Sense makes us react with forcefulness, which can definitely be the right thing in some circumstances. But sensibility helps us to grasp the bigger picture and, when necessary, weigh the options so that we might respond in a measured and constructive way as opposed to a reckless way. Guest directed at the Guthrie by the new Jungle Theater artistic director Sarah Rasmussen.

Music Animated
Oct. 20–22
In the Heart of the Beast Puppet and Mask Theatre, 1500 W Lake St., Minneapolis

Bart Buch is nothing less than a puppetmaster genius. At In the Heart of the Beast Puppet and Mask Theatre he has beguiled with queer-themed puppet performances like Kid Enkidu and Ode to Walt Whitman which also celebrated Federico Garcia Lorca at Intermedia Arts.

He is now turning his talents toward work that is still universal but which reflects the concerns of the Phillips and the GLBT-oriented Powderhorn neighborhoods. The new Music Animated project blends puppetry, video projections, and music in a way that promises to be well worth seeing.
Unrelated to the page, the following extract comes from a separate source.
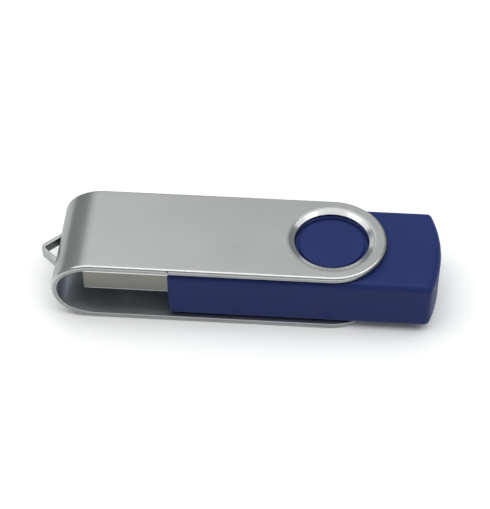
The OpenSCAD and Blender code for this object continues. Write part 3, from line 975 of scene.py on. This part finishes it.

Buch shares that he is “exploring the in-between land of music and puppetry, where these two forms dance together to evoke spirit and poetry. As a queer artist, I’m drawn to and comfortable with the in-between lands where things are neither and both to find other unique, beautiful queer places. Many queer people are gifted at finding and teasing out that unique beauty, poetry, and spirituality of situations and the world needs these gifts now. With the inaugural Music Animated concert I wanted to work with Martin Dosh, a longtime collaborator, because we have developed a language with music and puppets that creates an immersive experience and evokes simple, yet lush, moods, full of heart. Music Animated will blend Dosh songs with visual imagery reflecting stories of positive, passionate work in the Phillips and Powderhorn neighborhoods. Working with neighborhood youth apprentices, I collected 28 “neighborhood helper” interviews this summer and these interviews will serve as the inspiration for the concert.”